As you begin your search for mutual funds, make sure that your performance evaluation produces meaningful results. Performance is important because good, long-term earnings enable you to maximize your investments and ensure that your money is working for you. Gauging future performance is not an exact science. When you evaluate funds, check out the Morningstar and ValueLine mutual fund newsletters, both available at the library or online (www.morningstar.com and www.valueline.com). A fund’s prospectus, which you can request from a fund’s toll-free phone number, also outlines the important features and objectives of the fund. As an additional check on your selection process, compare all your choice funds before making a final decision; avoid choosing one fund in isolation. A single fund can look spectacular until you discover it trails most of its peers by 10%. Look for the following information when you select mutual funds:
- One-, three-, and five-year returns: These numbers offer information on the fund’s past performance. A look at all three can give you a sense of how well a fund fared over time and in relation to similar funds.

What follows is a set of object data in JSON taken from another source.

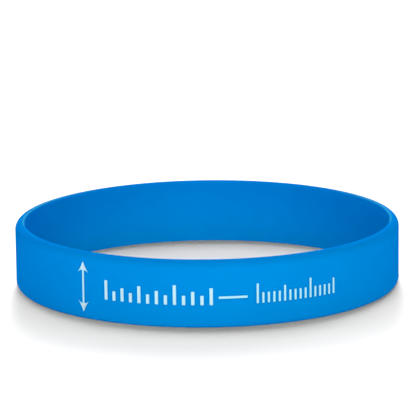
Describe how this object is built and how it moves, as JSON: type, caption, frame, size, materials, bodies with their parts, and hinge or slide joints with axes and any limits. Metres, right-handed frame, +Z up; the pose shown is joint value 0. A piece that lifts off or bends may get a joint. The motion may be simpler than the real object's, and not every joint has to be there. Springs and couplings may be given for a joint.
{
  "type": "silicone wristband",
  "caption": "Plain moulded silicone wristband: a closed loop, flat inside and rounded along its outer edges, with a sunk row of white ruler marks and a two-headed arrow.",
  "frame": {"origin": "centre of the ring on which the loop rests, on the surface under it", "axes": "+Z up along the loop's axis, -Y towards the row of marks, +X to the right of the marks as they are read"},
  "size_m": [0.0702, 0.0702, 0.012],
  "materials": {
    "silicone": "smooth satin silicone",
    "ink": "flat white ink"
  },
  "bodies": {
    "root": {"band": "silicone", "arrow_ink": "ink", "inch_ink_00": "ink", "inch_ink_01": "ink", "inch_ink_02": "ink", "inch_ink_03": "ink", "inch_ink_04": "ink", "inch_ink_05": "ink", "inch_ink_06": "ink", "inch_ink_07": "ink", "inch_ink_08": "ink", "inch_ink_09": "ink", "inch_ink_10": "ink", "inch_ink_11": "ink", "inch_ink_12": "ink", "bar_ink": "ink", "mm_ink_00": "ink", "mm_ink_01": "ink", "mm_ink_02": "ink", "mm_ink_03": "ink", "mm_ink_04": "ink", "mm_ink_05": "ink", "mm_ink_06": "ink", "mm_ink_07": "ink", "mm_ink_08": "ink", "mm_ink_09": "ink", "mm_ink_10": "ink", "mm_ink_11": "ink", "mm_ink_12": "ink", "mm_ink_13": "ink", "mm_ink_14": "ink", "mm_ink_15": "ink"}
  },
  "joints": []
}
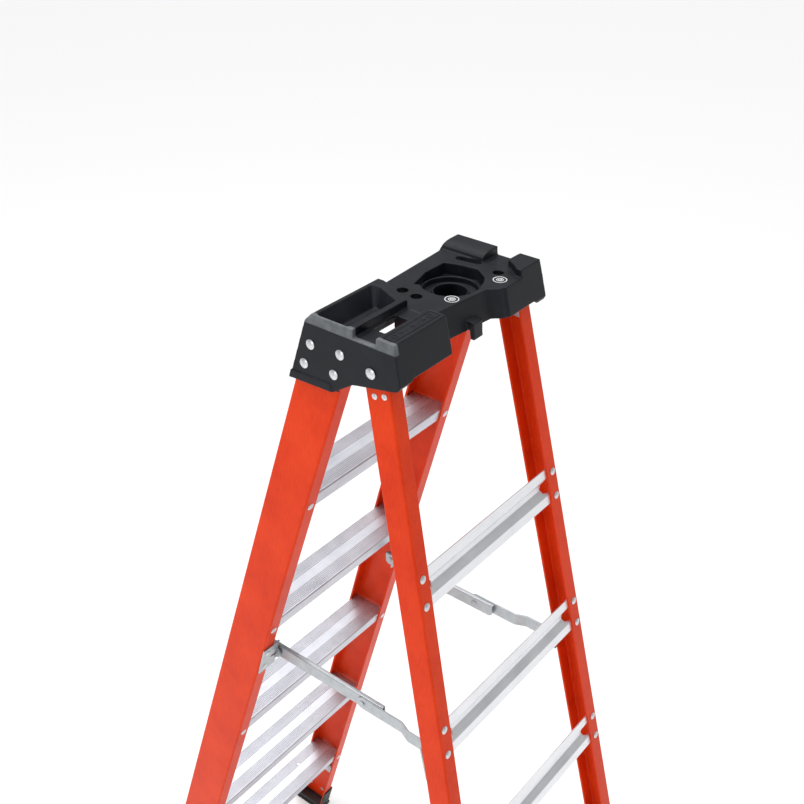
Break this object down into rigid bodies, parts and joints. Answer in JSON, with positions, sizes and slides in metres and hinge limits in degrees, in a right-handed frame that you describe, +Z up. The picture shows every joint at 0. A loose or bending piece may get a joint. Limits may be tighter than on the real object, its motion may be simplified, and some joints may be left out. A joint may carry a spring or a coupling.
{
  "type": "step ladder",
  "caption": "Folding step ladder with fibreglass channel rails, aluminium steps, a moulded tool-tray cap and folding spreaders.",
  "frame": {"origin": "on the floor, midway between the feet in both directions", "axes": "+Z up, X across the steps, the climbing side faces -Y"},
  "size_m": [0.5336, 1.028, 1.753],
  "materials": {
    "fibreglass": "gloss",
    "aluminium": "mill",
    "cap_plastic": "fine texture",
    "boot_plastic": "matte",
    "rubber_tread": "matte",
    "zinc_steel": "zinc plated",
    "rivet_metal": "satin"
  },
  "bodies": {
    "front_frame": {"cap_rivets": "rivet_metal", "front_boot_left": "boot_plastic", "front_boot_right": "boot_plastic", "front_bracket_rivets": "rivet_metal", "front_foot_rivets": "rivet_metal", "front_pad_left": "rubber_tread", "front_pad_right": "rubber_tread", "front_rail_left": "fibreglass", "front_rail_right": "fibreglass", "knee_brace_left": "zinc_steel", "knee_brace_right": "zinc_steel", "knee_brace_tread_rivets": "rivet_metal", "knee_brace_web_rivets": "rivet_metal", "pivot_pin_left": "rivet_metal", "pivot_pin_right": "rivet_metal", "pivot_washer_left": "zinc_steel", "pivot_washer_right": "zinc_steel", "spreader_front_bracket_left": "zinc_steel", "spreader_front_bracket_right": "zinc_steel", "spreader_front_pin_left": "zinc_steel", "spreader_front_pin_right": "zinc_steel", "step_1": "aluminium", "step_2": "aluminium", "step_3": "aluminium", "step_4": "aluminium", "step_5": "aluminium", "step_rivets": "rivet_metal", "top_cap": "cap_plastic"},
    "rear_frame": {"hinge_plate_left": "zinc_steel", "hinge_plate_right": "zinc_steel", "hinge_plate_rivets": "rivet_metal", "horizontal_rivets": "rivet_metal", "rear_boot_left": "boot_plastic", "rear_boot_right": "boot_plastic", "rear_bracket_rivets": "rivet_metal", "rear_foot_rivets": "rivet_metal", "rear_horizontal_1": "aluminium", "rear_horizontal_2": "aluminium", "rear_horizontal_3": "aluminium", "rear_horizontal_4": "aluminium", "rear_horizontal_5": "aluminium", "rear_pad_left": "rubber_tread", "rear_pad_right": "rubber_tread", "rear_rail_left": "fibreglass", "rear_rail_right": "fibreglass", "spreader_rear_bracket_left": "zinc_steel", "spreader_rear_bracket_right": "zinc_steel", "spreader_rear_pin_left": "zinc_steel", "spreader_rear_pin_right": "zinc_steel"},
    "spreader_front_right": {"spreader_front_link_right": "zinc_steel", "spreader_centre_pin_right": "zinc_steel"},
    "spreader_rear_right": {"spreader_rear_link_right": "zinc_steel", "spreader_centre_stud_right": "zinc_steel"},
    "spreader_front_left": {"spreader_front_link_left": "zinc_steel", "spreader_centre_pin_left": "zinc_steel"},
    "spreader_rear_left": {"spreader_rear_link_left": "zinc_steel", "spreader_centre_stud_left": "zinc_steel"}
  },
  "joints": [
    {"name": "rear_frame_fold", "type": "hinge", "parent": "front_frame", "child": "rear_frame", "pos_m": [0, 0.1227, 1.7], "axis": [-1, 0, 0], "range_deg": [0, 28.7]},
    {"name": "spreader_front_pivot_right", "type": "hinge", "parent": "front_frame", "child": "spreader_front_right", "pos_m": [0, -0.116, 1.0475], "axis": [1, 0, 0], "range_deg": [0, 61.05]},
    {"name": "spreader_rear_pivot_right", "type": "hinge", "parent": "rear_frame", "child": "spreader_rear_right", "pos_m": [0, 0.2444, 1.0475], "axis": [-1, 0, 0], "range_deg": [0, 84.1]},
    {"name": "spreader_front_pivot_left", "type": "hinge", "parent": "front_frame", "child": "spreader_front_left", "pos_m": [0, -0.116, 1.0475], "axis": [1, 0, 0], "range_deg": [0, 61.05]},
    {"name": "spreader_rear_pivot_left", "type": "hinge", "parent": "rear_frame", "child": "spreader_rear_left", "pos_m": [0, 0.2444, 1.0475], "axis": [-1, 0, 0], "range_deg": [0, 84.1]}
  ],
  "couplings": [
    {"joint": "spreader_front_pivot_right", "follows": "rear_frame_fold", "ratio": 2.1268},
    {"joint": "spreader_rear_pivot_right", "follows": "rear_frame_fold", "ratio": 2.9299},
    {"joint": "spreader_front_pivot_left", "follows": "rear_frame_fold", "ratio": 2.1268},
    {"joint": "spreader_rear_pivot_left", "follows": "rear_frame_fold", "ratio": 2.9299}
  ]
}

- Year-to-date total returns: This is a fund’s report card for the current year, minus operating and management expenses. The numbers can give you a sense of whether earnings are in line with competing funds, out in front, or trailing.
- Maximum initial sales charges, commissions, or loads: Unlike stocks and bonds, mutual funds have builtin operating and management expenses. These expenses are in addition to any commission you may pay to a broker or financial planner to buy a fund. A sales charge on a purchase, sometimes called a load, is a charge you pay when you buy shares. You can determine the sales charge (load) on purchases by looking at the fee and expense table in the prospectus. No-load funds don’t charge sales loads. There are no-load funds in every major fund category. However, even no-load funds have ongoing operating and management expenses. Go for lower-priced funds or no-load mutual funds, which by definition must have expenses no higher than 0.25%. Load funds can have charges of up to 5.75%. What that means is that you must deduct that 5.75% from any annual performance a fund turns in. If it’s 10%, you can expect to earn 4.25% after you pay the load or commission.
- Annual expenses: Also called annual operating expense ratios (AOERs), these costs can sap your performance. Before you settle on one fund, review the numbers on at least a few competitors to determine if the fund’s expenses are in line with typical industry charges. In general, the more aggressive a fund, the more expenses it incurs trading investments. Before you invest in a particular fund, be cautious if it has an extremely high AOER compared to that of similar funds. To develop a sense of how expenses can take a big bite out of earnings over the years, consider this example: A $10,000 investment earns 10% over 40 years with a 1% expense ratio, which yields a return of $302,771. The same investment with a 1.74% expense ratio returns $239,177, or $63,594 less.
- Manager’s tenure: Consider how long the current fund manager (or managers) has been managing the fund. If it’s only been a year or two, take that into consideration before you invest — the five-year record that caught your eye may have been created by someone who has already moved down the road. Fund managers move around a often. In an ideal world, your funds are handled by managers with staying power.
- Portfolio turnover: This tells you how often a fund manager sells stocks in a the course of a year. Selling stocks is expensive, so high turnover over the long run will probably hurt performance. If two funds appear equal in all other aspects, but one has high turnover and the other low turnover, by all means choose the fund with low turnover.
- Underlying fund investments: For your own sake, take a look at the top five or ten stocks or bonds that a fund is investing in. For example, a growth fund may be getting its rapid appreciation from a high concentration in fairly risky technology stocks, or a global fund may have more than 50% of its holdings in U.S. stocks. Neither of these strategies is a mortal sin if you know about and can live with it. If you can’t, keep looking for a fund that matches your goals. Looking at underlying investments not only helps minimize your surprises as markets and economies shift, but also enables you to create a balanced portfolio.